Si, en matière d'hébergement, le problème de la localisation ne se pose guère sur la plus grande partie du territoire, il en est autrement en Île-de-France. À titre d'exemple, il nous a été indiqué que des militaires travaillant à Vincennes sont hébergés à Saint-Germain-en-Laye, soit à l'exact opposé de l'agglomération parisienne, même si la ligne 1 du métro fonctionne normalement ces temps-ci…

De même, les évolutions sociologiques semblent avoir tardivement été prises en compte. Deux points apparaissent notamment problématiques. D'une part, l'évolution des structures familiales, avec une hausse du nombre de familles éclatées ou recomposées, à l'instar du reste de la population française ; d'autre part, l'accroissement du taux d'emploi du conjoint, à hauteur de 85 %, et, ce faisant, du nombre de célibataires géographiques, en raison du choix de nombreux couples de préserver l'emploi du conjoint et la stabilité de la famille lors des mutations.

Deuxièmement, la gestion du parc social réservé ne paraît pas satisfaisante.

En dépit d'une présélection effectuée par les bureaux du logement, il arrive que les commissions d'attribution des bailleurs refusent les dossiers présentés, et ce bien qu'il s'agisse d'un logement réservé. En outre, le ministère des Armées n'est pas le seul réservataire de logements sociaux, et se trouve en concurrence avec d'autres réservataires, ce qui est d'autant plus problématique que le calendrier d'attribution par les bailleurs entre en conflit avec le calendrier des mutations militaires. Enfin, il semblerait que nombre de bailleurs ne prennent pas suffisamment en compte les spécificités militaires.

Troisièmement, le parc est aussi dégradé.

Il est d'abord vétuste ! Un audit réalisé en 2017 a ainsi relevé que 63 % des logements domaniaux avaient plus de soixante ans, tandis que les deux-tiers des hébergements avaient dépassé leur « mi-vie ».

Mais encore, l'âge des bâtiments ne serait pas un problème s'ils étaient correctement entretenus ! Or, qu'il s'agisse des logements domaniaux ou des hébergements, le défaut d'entretien est patent : 20 % du parc d'hébergement présente des dégradations apparentes, nombreuses ou généralisées, certains locaux frisant l'insalubrité.

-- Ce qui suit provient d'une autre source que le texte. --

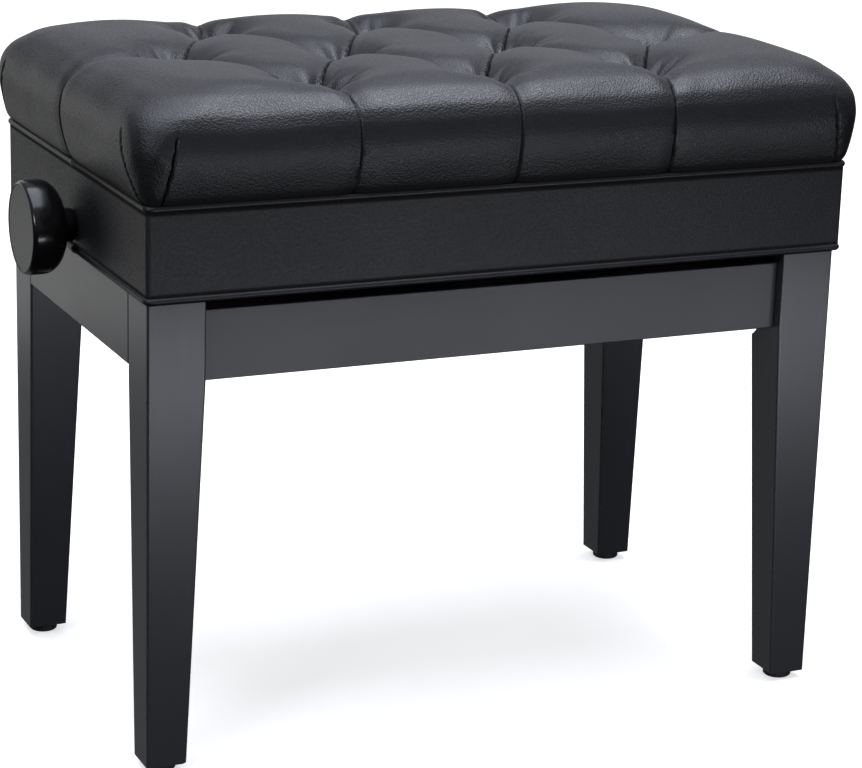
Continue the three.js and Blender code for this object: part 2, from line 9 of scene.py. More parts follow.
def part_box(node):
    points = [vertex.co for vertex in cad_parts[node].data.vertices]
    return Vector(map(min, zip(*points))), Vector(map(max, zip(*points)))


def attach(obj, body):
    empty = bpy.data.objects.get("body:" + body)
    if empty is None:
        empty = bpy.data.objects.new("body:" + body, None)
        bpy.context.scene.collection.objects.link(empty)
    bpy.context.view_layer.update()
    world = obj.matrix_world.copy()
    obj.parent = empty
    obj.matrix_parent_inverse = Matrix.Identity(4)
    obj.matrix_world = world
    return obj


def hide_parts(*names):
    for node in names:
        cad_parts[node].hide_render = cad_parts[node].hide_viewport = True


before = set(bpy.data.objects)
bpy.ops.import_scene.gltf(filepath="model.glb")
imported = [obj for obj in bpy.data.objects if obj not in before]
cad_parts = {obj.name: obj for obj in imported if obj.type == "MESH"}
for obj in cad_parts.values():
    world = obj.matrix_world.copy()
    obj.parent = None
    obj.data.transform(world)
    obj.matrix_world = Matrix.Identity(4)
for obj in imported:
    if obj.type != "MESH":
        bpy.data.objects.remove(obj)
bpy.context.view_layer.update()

mm = 0.001
UP = Vector((0, 0, 1))
rng = np.random.default_rng(7)


# ---------- camera, floor and lights ----------
def place_camera():
    """Looks down at the bench from its front left, as a person standing beside it does."""
    position = Vector((-0.8534, -1.8904, 0.8249))
    target = Vector((0.0115, -0.0082, 0.2240))
    roll = 0.03006
    forward = (target - position).normalized()
    right = forward.cross(UP).normalized()
    level = Matrix((right, right.cross(forward), -forward)).transposed()
    data = bpy.data.cameras.new("studio_camera")
    data.sensor_width = 36
    data.lens = 115.29
    camera = bpy.data.objects.new("studio_camera", data)
    camera.matrix_world = Matrix.Translation(position) @ (level @ Matrix.Rotation(roll, 3, "Z")).to_4x4()
    bpy.context.scene.collection.objects.link(camera)
    bpy.context.scene.camera = camera


def panel(name, position, target, size, radiance, colour):
    """A soft flat light that shows only in what it lights."""
    data = bpy.data.lights.new(name, "AREA")
    data.shape = "RECTANGLE"
    data.size, data.size_y = size
    data.energy = math.pi * size[0] * size[1] * radiance
    data.color = colour
    lamp = bpy.data.objects.new(name, data)
    lamp.location = position
    lamp.rotation_euler = (Vector(target) - Vector(position)).to_track_quat("-Z", "Y").to_euler()
    lamp.visible_camera = False
    bpy.context.scene.collection.objects.link(lamp)


# The sky's colour by height, from straight down (0) through the horizon (0.5) to straight up (1).
SKY = [
    (0.0, (0.01, 0.01, 0.01)),
    (0.48, (0.02, 0.02, 0.021)),
    (0.56, (0.13, 0.132, 0.137)),
    (1.0, (0.45, 0.46, 0.48)),
]

# What the bench's end faces mirror below the horizon, behind the bench.
GROUND_BEHIND = (0.20, 0.205, 0.21)
COOL = (0.95, 0.97, 1.06)
COOLEST = (0.91, 0.95, 1.12)
NEUTRAL = (1.0, 1.0, 0.99)


def light_sky():
    """A dim sky that grows paler upwards, over a dark ground that is paler behind the bench."""
    world = bpy.data.worlds.new("studio")
    bpy.context.scene.world = world
    world.use_nodes = True
    nodes = Nodes(world.node_tree)
    direction = nodes.add("ShaderNodeTexCoord")
    backward = nodes.add("ShaderNodeSeparateXYZ", {}, {"Vector": direction}, output=1)
    upward = nodes.add("ShaderNodeSeparateXYZ", {}, {"Vector": direction}, output=2)
    sky = nodes.add("ShaderNodeValToRGB", {"stops": SKY}, {"Fac": upward * 0.5 + 0.5})
    behind = backward.between(0.35, 0.75) * (0 - upward).between(0, 0.15)
    colour = nodes.mix(behind, sky, GROUND_BEHIND)
    nodes.tree.links.new(colour.socket, nodes.tree.nodes["Background"].inputs["Color"])


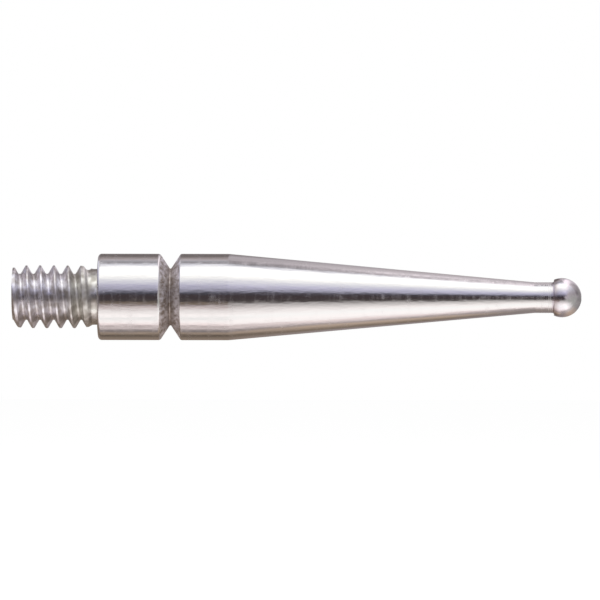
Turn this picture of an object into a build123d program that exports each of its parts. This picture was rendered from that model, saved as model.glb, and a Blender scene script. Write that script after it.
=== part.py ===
"""Stylus for a lever-type dial test indicator.

Two pieces: a slim steel body, turned from bar in one piece, and a carbide ball with a
flat ground on its back, brazed face to face on the body's neck. From the free end to
the tip the body has a rolled M1.6 thread, a plain neck, a grip with one V groove round
it, a long straight cone and a short round neck.

The X axis is the axis of the body. X = 0 is the shoulder that seats against the lever
of the indicator, -X is the thread and +X is the ball. Lengths are in millimetres and
angles in degrees.
"""

import os
from math import acos, atan, ceil, degrees, radians, tan

from build123d import *
from build123d.topology import SkipClean

# Thread, M1.6 x 0.35 right-hand, with a tapered lead and a crest that sinks at its end
THREAD_DIAMETER = 1.60
THREAD_PITCH = 0.35
THREAD_DEPTH = 0.6134 * THREAD_PITCH
THREAD_ROOT_WIDTH = THREAD_PITCH / 6
THREAD_FLANK_ANGLE = 30.0
THREAD_REACH = 2.18
LEAD_END_DIAMETER = 1.48
LEAD_LENGTH = 0.24
LAST_CREST_DIAMETER = 1.53
LAST_CREST_LENGTH = 0.26
CREST_ARCS = 18

# Plain neck between the thread and the shoulder, slightly waisted
NECK_DIAMETER = 1.43
NECK_LENGTH = 0.17
NECK_WAIST = 0.004
NECK_EDGE_LENGTH = 0.05

# Grip, with the recess in its seating face and the V groove round it
GRIP_DIAMETER = 2.20
GRIP_LENGTH = 3.32
GRIP_EDGE_RADIUS = 0.09
RECESS_DIAMETER = 1.67
RECESS_DEPTH = 0.05
GROOVE_CENTRE = 1.84
GROOVE_DEPTH = 0.40
GROOVE_FLANK_ANGLE = 33.4
GROOVE_ROOT_RADIUS = 0.03

# Cone, and the round neck that carries the ball
CONE_LENGTH = 7.80
CONE_BLEND_RADIUS = 0.80
TIP_NECK_DIAMETER = 0.78
TIP_NECK_LENGTH = 0.485

# Ball, with the flat on its back measured from its centre
BALL_DIAMETER = 1.00
BALL_FLAT_OFFSET = 0.205

# How far the thread's cutter stands out of the crest
CUTTER_OVERRUN = 0.02


def threaded_rod():
    """The rod that the thread is rolled on, from the free end to the shoulder.

    Its circle is drawn as equal arcs, so that the thread's crest is a row of short faces.
    """
    crest = THREAD_DIAMETER / 2
    neck = NECK_DIAMETER / 2
    neck_start = -NECK_LENGTH
    crest_end = neck_start - NECK_EDGE_LENGTH
    step = 360 / CREST_ARCS
    arcs = [CenterArc((0, 0), crest, step * i, step) for i in range(CREST_ARCS)]
    rod = extrude(Plane.YZ * Face(Wire(arcs)), -THREAD_REACH, clean=False)
    waist = ThreePointArc((neck_start, neck), (neck_start / 2, neck - NECK_WAIST), (0, neck))
    outline = Polyline(
        (0, neck),
        (0, 0),
        (-THREAD_REACH, 0),
        (-THREAD_REACH, LEAD_END_DIAMETER / 2),
        (LEAD_LENGTH - THREAD_REACH, crest),
        (crest_end - LAST_CREST_LENGTH, crest),
        (crest_end, LAST_CREST_DIAMETER / 2),
        (neck_start, neck),
    )
    return rod & revolve(make_face([*outline.edges(), waist]), Axis.X)


def groove_turn(path):
    """Cutter for one turn of the thread's groove, swept along a helix that starts at its root."""
    root = THREAD_DIAMETER / 2 - THREAD_DEPTH
    top = THREAD_DIAMETER / 2 + CUTTER_OVERRUN
    half_root = THREAD_ROOT_WIDTH / 2
    half_top = half_root + (top - root) * tan(radians(THREAD_FLANK_ANGLE))
    corners = (root, -half_root), (root, half_root), (top, half_top), (top, -half_top)
    section = Plane.XZ * Polygon(*corners, align=None)
    return Rot(0, 90, 0) * sweep(section, path, is_frenet=True)


def threaded_end():
    """The rod with its thread: full turns from the free end, then one turn that runs out.

    In the last turn the groove rises until it has left the neck, ahead of the shoulder.
    """
    root = THREAD_DIAMETER / 2 - THREAD_DEPTH
    rise = NECK_DIAMETER / 2 - root + CUTTER_OVERRUN
    run_out_angle = degrees(atan(rise / THREAD_PITCH))
    full_turn = groove_turn(Helix(THREAD_PITCH, THREAD_PITCH, root))
    last_turn = groove_turn(Helix(THREAD_PITCH, THREAD_PITCH, root, cone_angle=run_out_angle))
    last_start = -NECK_LENGTH / 2 - THREAD_PITCH
    turns = ceil((THREAD_REACH + last_start) / THREAD_PITCH + 0.5)
    rod = threaded_rod()
    for i in range(1, turns + 1):
        rod -= Pos(last_start - i * THREAD_PITCH, 0, 0) * full_turn
    return rod - Pos(last_start, 0, 0) * last_turn


def round_corner(section, corner, radius):
    """The flat section with its corner nearest to a point rounded."""
    return fillet(section.vertices().sort_by_distance(corner)[0], radius)


def turned_end():
    """Everything from the seating shoulder to the ball joint, as one turned form."""
    grip = GRIP_DIAMETER / 2
    neck = NECK_DIAMETER / 2
    tip_neck = TIP_NECK_DIAMETER / 2
    half_groove = GROOVE_DEPTH * tan(radians(GROOVE_FLANK_ANGLE))
    grip_edge = (0, grip)
    groove_root = (GROOVE_CENTRE, grip - GROOVE_DEPTH)
    cone_start = (GRIP_LENGTH, grip)
    cone_end = (GRIP_LENGTH + CONE_LENGTH, tip_neck)
    joint = GRIP_LENGTH + CONE_LENGTH + TIP_NECK_LENGTH
    outline = Polyline(
        (0, 0),
        (0, neck),
        (RECESS_DEPTH, (neck + RECESS_DIAMETER / 2) / 2),
        (0, RECESS_DIAMETER / 2),
        grip_edge,
        (GROOVE_CENTRE - half_groove, grip),
        groove_root,
        (GROOVE_CENTRE + half_groove, grip),
        cone_start,
        cone_end,
        (joint, tip_neck),
        (joint, 0),
        close=True,
    )
    section = make_face(outline)
    section = round_corner(section, grip_edge, GRIP_EDGE_RADIUS)
    section = round_corner(section, groove_root, GROOVE_ROOT_RADIUS)
    section = round_corner(section, cone_start, CONE_BLEND_RADIUS)
    section = round_corner(section, cone_end, CONE_BLEND_RADIUS)
    return revolve(section, Axis.X)


def stylus_body():
    """The steel body, its thread and its turned end in one solid."""
    return (threaded_end() + turned_end()).solid()


def contact_ball():
    """The carbide ball, with its flat against the end of the body's neck."""
    radius = BALL_DIAMETER / 2
    flat = GRIP_LENGTH + CONE_LENGTH + TIP_NECK_LENGTH
    centre = flat + BALL_FLAT_OFFSET
    arc = CenterArc((centre, 0), radius, 0, degrees(acos(-BALL_FLAT_OFFSET / radius)))
    edges = Polyline(arc @ 1, (flat, 0), arc @ 0).edges()
    return revolve(make_face([arc, *edges]), Axis.X).solid()


os.makedirs("parts", exist_ok=True)
# Faces on one cylinder are left apart, which keeps the crest's short faces
with SkipClean():
    export_step(stylus_body(), "parts/stylus_body.step")
    export_step(contact_ball(), "parts/contact_ball.step")
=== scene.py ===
"""Looks of a lever indicator's stylus: a bright turned steel body with a carbide ball.

The X axis is the axis of the stylus, with the ball at +X and X = 0 at the seating
shoulder. Each piece is a grid of two parameters carried round that axis.
"""

from math import pi, radians, sin, tan

import bmesh
import bpy
import numpy as np
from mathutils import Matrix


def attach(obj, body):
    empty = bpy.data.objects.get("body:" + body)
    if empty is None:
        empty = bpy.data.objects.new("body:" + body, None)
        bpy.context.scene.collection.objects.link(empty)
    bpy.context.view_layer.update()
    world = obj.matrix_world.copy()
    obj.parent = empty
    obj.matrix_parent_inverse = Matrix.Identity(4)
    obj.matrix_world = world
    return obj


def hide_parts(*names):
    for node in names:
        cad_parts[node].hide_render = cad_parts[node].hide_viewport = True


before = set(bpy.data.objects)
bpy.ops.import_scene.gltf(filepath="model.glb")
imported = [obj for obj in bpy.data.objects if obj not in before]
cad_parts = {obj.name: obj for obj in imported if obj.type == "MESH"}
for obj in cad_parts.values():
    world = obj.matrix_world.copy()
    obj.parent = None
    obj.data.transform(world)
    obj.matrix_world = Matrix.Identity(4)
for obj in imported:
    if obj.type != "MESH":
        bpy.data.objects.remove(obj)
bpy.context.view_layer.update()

# The body is one piece of hardened stainless steel, turned from bar and polished on
# its outside. Its thread is rolled, its neck is plain, the V groove round its grip is
# for a spanner, and the long cone ends in the short round neck that carries the ball.
MM = 0.001
STEPS_ROUND = 200

THREAD_PITCH = 0.35
THREAD_CREST = 0.80
THREAD_ROOT = THREAD_CREST - 0.6134 * THREAD_PITCH
THREAD_ROOT_ROUNDING = 0.1443 * THREAD_PITCH
THREAD_CREST_ROUNDING = 0.016
THREAD_FLANK_SLOPE = tan(radians(30))
RUN_OUT_START = -0.435
RUN_OUT_RISE = 0.20
NECK_RADIUS = 0.715
NECK_LENGTH = 0.17
NECK_WAIST = 0.004
BLANK_X = (-2.18, -1.94, -0.48, -0.24, -0.15)
BLANK_RADIUS = (0.74, THREAD_CREST, THREAD_CREST, 0.765, NECK_RADIUS)
FREE_END = BLANK_X[0]


def blank_radius(x):
    """The rod before threading: straight lines through its corners, then a waisted neck."""
    along_neck = np.clip(-x / NECK_LENGTH, 0, 1)
    waist = 4 * NECK_WAIST * along_neck * (1 - along_neck)
    return np.interp(x, BLANK_X, BLANK_RADIUS) - waist


def threaded_radius(x, turn):
    """The lower of the blank and the V groove. turn runs from 0 to 1 round the axis.

    The distance to the nearest turn of the groove sets the height on its flank, and past
    the start of the last turn the root rises in step with the distance along the helix.
    The root is an arc that both flanks touch, and the crest's edges are eased by a smooth
    minimum: low * h + high * (1 - h) - ease * h * (1 - h). Both grow as the groove runs out.
    """
    turns_from_run_out = (x - RUN_OUT_START) / THREAD_PITCH - turn
    nearest = np.minimum(np.round(turns_from_run_out), 0)
    off_centre = np.abs(turns_from_run_out - nearest) * THREAD_PITCH
    run_out = np.where(nearest == 0, turn, 0)
    root = THREAD_ROOT + RUN_OUT_RISE * run_out
    rounding = THREAD_ROOT_ROUNDING * (1 + 1.5 * run_out)
    on_arc = np.minimum(off_centre, rounding * sin(radians(60)))
    groove = root + rounding - np.sqrt(rounding**2 - on_arc**2)
    groove = groove + (off_centre - on_arc) / THREAD_FLANK_SLOPE
    blank = blank_radius(x)
    ease = THREAD_CREST_ROUNDING * (1 + 3 * run_out)
    h = np.clip(0.5 + (blank - groove) / (2 * ease), 0, 1)
    return groove * h + blank * (1 - h) - ease * h * (1 - h)


def rounded_corner(before, corner, after, radius, steps=10):
    """Points on the arc of that radius that touches both straight sides of a corner."""
    before, corner, after = (np.array(p, float) for p in (before, corner, after))
    to_before = (before - corner) / np.linalg.norm(before - corner)
    to_after = (after - corner) / np.linalg.norm(after - corner)
    half_angle = np.arccos(to_before @ to_after) / 2
    bisector = (to_before + to_after) / np.linalg.norm(to_before + to_after)
    centre = corner + bisector * radius / np.sin(half_angle)
    first = corner + to_before * radius / np.tan(half_angle) - centre
    last = corner + to_after * radius / np.tan(half_angle) - centre
    sweep = pi - 2 * half_angle
    t = np.linspace(0, 1, steps + 1)[:, None]
    arc = np.sin((1 - t) * sweep) * first + np.sin(t * sweep) * last
    return centre + arc / np.sin(sweep)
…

En conséquence, il arrive que des bâtiments soient entièrement condamnés, comme c'est le cas, par exemple, sur la base aérienne 123 d'Orléans-Bricy.

Il est plus difficile d'évaluer l'entretien courant des logements conventionnés ainsi que du parc domanial géré par CDC Habitat. Les retours des locataires sont contrastés, certains se disant satisfaits et d'autres mécontents, voire très mécontents, soulignant notamment un manque de réactivité les amenant à procéder ou à faire procéder eux-mêmes aux réparations nécessaires.

Le défaut d'entretien et de mise à niveau des logements porte également sur la performance énergétique des bâtiments domaniaux, 35 % des logements défense utiles, ceux qui sont actuellement occupés, se situant en classes F et G, contre 22 % à l'échelle nationale.

Cette situation est le résultat d'années de sous-investissement, alors que les infrastructures ont souvent été sacrifiées au profit de la mission et du renouvellement capacitaire. Les chiffres parlent d'eux-mêmes : de 2006 à 2016, le budget consacré à l'entretien du parc immobilier – écoutez bien ce chiffre – est passé de six à deux euros au mètre carré !

Quatrièmement, le coût du parc est relativement élevé : coûts de possession, coûts de réservation, coûts de construction… À titre d'exemple, la réservation d'un logement par convention est estimée à environ 60 000 euros dans une zone tendue telle que la région parisienne. Au total, le ministère s'acquitte ainsi de droits de réservation d'un montant annuel d'environ 15 millions d'euros.